§ **INFORMATION SUPPLIED**
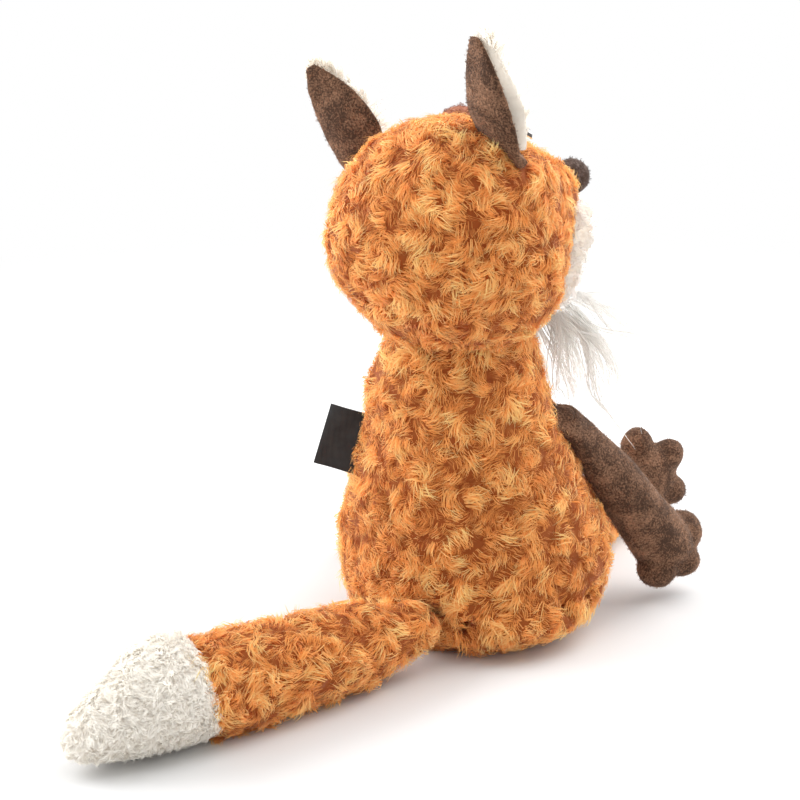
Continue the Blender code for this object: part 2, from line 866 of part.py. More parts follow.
def make_leg(side, word, orange, velour, wadding):
    points = leg_path(side)
    hinge = pivot("hip_pivot_" + word, points[0])
    across = Vector((1, 0, 0))
    shares = round_shares(leg_shares)
    sleeve = swept(points, shares, leg_radius, leg_radius, across, leg_segments, open_end=True)
    leg = keep("leg_" + word, sleeve, orange, hinge)
    wall(leg, cloth)
    filling = swept(
        points, shares, leg_radius, leg_radius, across, leg_segments,
        shrink=(cloth + gap) * limb_filling_ease, start=leg_filling_root_share, end=0.99,
    )
    keep("leg_filling_" + word, filling, wadding, hinge)

    path = foot_path(side)
    toes_way = foot_way(side)
    level = Vector((0, 0, 1)).cross(toes_way).normalized()
    wide = Matrix.Rotation(side * foot_roll, 3, toes_way) @ level
    paw = swept(path, foot_shares, foot_half_width, foot_half_thickness, wide, leg_segments, open_start=True)
    foot = keep("foot_" + word, paw, velour, hinge)
    wall(foot, cloth)
    palm = path_point(path, foot_shares[-3][0]) - toes_way * (palm_set_back_share * foot_half_width)
    inside = swept(
        path, foot_shares, foot_half_width, foot_half_thickness, wide, leg_segments,
        shrink=(cloth + gap) * foot_filling_ease, start=0.02, end=foot_filling_share,
    )
    filling = keep("foot_filling_" + word, inside, wadding, hinge)
    sizes = (foot_toe_reach, foot_toe_spread, foot_toe_radius)
    add_toes("foot_" + word, foot, filling, palm, toes_way, wide, sizes)


def tail_root_radius():
    return tail_radius * tail_root_shares[-1][1]


def tail_path():
    surface = body_surface(tail_root_height, math.pi)
    start = surface + Vector((0, tail_root_radius() - tail_sink, 0))
    way = Vector((math.sin(tail_out), math.cos(tail_out), 0))
    resting = tail_radius + floor_gap
    lift = Vector((0, 0, resting - start.z))
    return [
        start,
        start + way * (0.30 * tail_length) + lift * 0.6,
        start + way * (0.65 * tail_length) + lift,
        start + way * tail_length + lift,
    ]


def make_tail(orange, white, wadding):
    points = tail_path()
    across = Vector((1, 0, 0))
    hinge = pivot("tail_pivot", points[0])
    shares = round_shares(tail_root_shares + tail_shares)
    sleeve = swept(
        points, shares, tail_radius, tail_radius, across, tail_segments,
        open_end=True, end=tail_sleeve_share,
    )
    tail = keep("tail_sleeve", sleeve, orange, hinge)
    wall(tail, cloth)
    seam = tail_sleeve_share + gap / tail_length
    tip = swept(points, shares, tail_radius, tail_radius, across, tail_segments, open_start=True, start=seam)
    tail_end = keep("tail_tip", tip, white, hinge)
    wall(tail_end, cloth)
    filling = swept(
        points, shares, tail_radius, tail_radius, across, tail_segments,
        shrink=(cloth + gap) * limb_filling_ease, start=tail_filling_root_share, end=tail_filling_share,
    )
    keep("tail_filling", filling, wadding, hinge)


def make_label(satin, body_cut):
    azimuth = label_azimuth
    root = body_surface(label_middle_height, azimuth)
    out = body_normal(label_middle_height, azimuth)
    out = Vector((out.x, out.y, 0)).normalized()
    up = Vector((0, 0, 1))
    face = up.cross(out).normalized()
    bm = bmesh.new()
    bmesh.ops.create_cube(bm, size=1)
    depth = label_reach + overrun
    bmesh.ops.scale(bm, vec=(depth, label_thickness, label_height), verts=bm.verts)
    bmesh.ops.translate(bm, vec=(label_reach - depth / 2, 0, 0), verts=bm.verts)
    folded = [edge for edge in bm.edges if all(vert.co.x > 0 for vert in edge.verts)
              and abs(edge.verts[0].co.z - edge.verts[1].co.z) > label_height / 2]
    bmesh.ops.bevel(
        bm, geom=folded, offset=label_thickness * 0.4, segments=2, profile=0.5, affect="EDGES", material=-1,
    )
    frame = Matrix((out, face, up)).transposed().to_4x4()
    frame.translation = root
    bm.transform(frame @ Matrix.Rotation(label_tilt, 4, "Y"))
    label = keep("side_label", bm, satin)
    cut(label, body_cut)


def main():
    clear_scene()
    orange = material("orange_plush", (0.62, 0.21, 0.05), 0.9)
    white = material("white_plush", (0.82, 0.80, 0.76), 0.9)
    velour = material("brown_velour", (0.10, 0.065, 0.05), 0.85)
    rust = material("rust_velour", (0.47, 0.17, 0.09), 0.85)
    wadding = material("polyester_wadding", (0.85, 0.85, 0.83), 1.0)
    canvas = material("pellet_bag_canvas", (0.70, 0.66, 0.58), 0.9)
    eye_plastic = material("eye_plastic", (0.02, 0.012, 0.008), 0.08)
    washer_plastic = material("washer_plastic", (0.75, 0.75, 0.73), 0.5)
    satin = material("label_satin", (0.017, 0.012, 0.012), 0.4)

    sides = ((1, "left"), (-1, "right"))
    seats = []
    for side, word in sides:
        seat, out, down = shoulder_frame(side)
        radius = arm_half_width * arm_shares[0][2] + seat_margin
        seats.append(cutter("arm_seat_" + word, rod(seat, out, radius, overrun, seat_segments)))
    socket = (leg_radius + turning_gap) / math.cos(math.pi / seat_segments)
    dimples = []
    for side, word in sides:
        room = ball(hip_place(side), socket, seat_segments, seat_segments)
        dimples.append(cutter("hip_dimple_" + word, room))
    tail_socket = (tail_root_radius() + turning_gap) / math.cos(math.pi / seat_segments)
    room = ball(tail_path()[0], tail_socket, seat_segments, seat_segments)
    dimples.append(cutter("tail_dimple", room))
    make_body(orange, wadding, canvas, seats + dimples)

    swollen = inset(body_profile(), -2 * gap)
    swollen[0] = (0, swollen[0][1])
    swollen.append((0, swollen[-1][1]))
    body_cut = cutter("body_form_swollen", shaped_as_body(turned(swollen, body_segments)))
    make_label(satin, body_cut)

    neck = pivot("neck_pivot", dome_centre())
    holes = {"skin": [], "filling": []}
    for side, word in sides:
        hole, room = eye_tools(side, word)
        groove = ear_groove(side, word)
        holes["skin"] += [hole, groove]
        holes["filling"] += [room]
    form = make_head(orange, white, velour, wadding, neck, holes)
    for side, word in sides:
        make_eye(side, word, eye_plastic, washer_plastic, rust, neck, form)
        make_ear(side, word, velour, white, neck)
        make_arm(side, word, velour, wadding)
        make_leg(side, word, orange, velour, wadding)
    make_tail(orange, white, wadding)


main()
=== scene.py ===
import json
import math

import bmesh
import bpy
import numpy as np
from bpy.props import FloatProperty, FloatVectorProperty, IntProperty, PointerProperty
from bpy.types import Operator, Panel, PropertyGroup
from mathutils import Matrix, Vector
from mathutils.bvhtree import BVHTree


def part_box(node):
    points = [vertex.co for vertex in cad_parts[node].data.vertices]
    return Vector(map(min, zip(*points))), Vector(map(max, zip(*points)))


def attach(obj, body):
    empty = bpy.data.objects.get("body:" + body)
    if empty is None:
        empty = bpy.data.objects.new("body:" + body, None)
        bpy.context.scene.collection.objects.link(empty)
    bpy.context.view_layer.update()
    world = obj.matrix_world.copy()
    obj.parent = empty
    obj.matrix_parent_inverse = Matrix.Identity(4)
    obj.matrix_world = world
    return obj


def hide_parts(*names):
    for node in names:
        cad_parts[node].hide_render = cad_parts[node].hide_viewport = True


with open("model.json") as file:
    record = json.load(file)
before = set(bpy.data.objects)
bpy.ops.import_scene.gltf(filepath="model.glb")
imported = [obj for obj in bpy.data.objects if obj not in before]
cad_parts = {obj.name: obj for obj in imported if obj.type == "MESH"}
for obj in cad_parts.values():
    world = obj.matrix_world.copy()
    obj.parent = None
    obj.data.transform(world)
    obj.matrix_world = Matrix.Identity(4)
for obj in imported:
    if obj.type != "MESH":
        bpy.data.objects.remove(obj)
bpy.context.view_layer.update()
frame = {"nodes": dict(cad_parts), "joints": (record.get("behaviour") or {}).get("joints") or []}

bl_info = {
    "name": "Plush Fox",
    "version": (1, 0, 0),
    "blender": (4, 5, 0),
    "location": "View3D > Sidebar > Plush Fox",
    "description": "Dresses the plush fox in curly plush, velour and long hair",
    "category": "Add Mesh",
}

BLACK, WHITE = (0, 0, 0), (1, 1, 1)
SPECULAR = "Specular IOR Level"
DOWN = Vector((0, 0, -1))

# The photograph's view, at azimuth 205 and elevation 18 degrees: the way back to its camera, its right,
# its up, the point that it looks at and the camera's facts
BACK = Vector((-0.40193, 0.86193, 0.30902))
RIGHT = Vector((-0.90631, -0.42262, 0.0))
UP = Vector((0.1306, -0.28007, 0.95106))
TARGET = Vector((0.04273, -0.01665, 0.10200))
CAMERA_DISTANCE = 1.3
CAMERA_LENS, CAMERA_SENSOR = 120.0, 36.0
CENTIMETRE_SQUARES = 10000.0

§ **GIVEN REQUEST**
Copy out only the lines above from the one with "groove = ear_groove(side, word)" to the one with "zip(*points))), Vector(map(max, zip(*points)))", inclusive, exactly as they stand.

§ **ANSWER**
        groove = ear_groove(side, word)
        holes["skin"] += [hole, groove]
        holes["filling"] += [room]
    form = make_head(orange, white, velour, wadding, neck, holes)
    for side, word in sides:
        make_eye(side, word, eye_plastic, washer_plastic, rust, neck, form)
        make_ear(side, word, velour, white, neck)
        make_arm(side, word, velour, wadding)
        make_leg(side, word, orange, velour, wadding)
    make_tail(orange, white, wadding)


main()
=== scene.py ===
import json
import math

import bmesh
import bpy
import numpy as np
from bpy.props import FloatProperty, FloatVectorProperty, IntProperty, PointerProperty
from bpy.types import Operator, Panel, PropertyGroup
from mathutils import Matrix, Vector
from mathutils.bvhtree import BVHTree


def part_box(node):
    points = [vertex.co for vertex in cad_parts[node].data.vertices]
    return Vector(map(min, zip(*points))), Vector(map(max, zip(*points)))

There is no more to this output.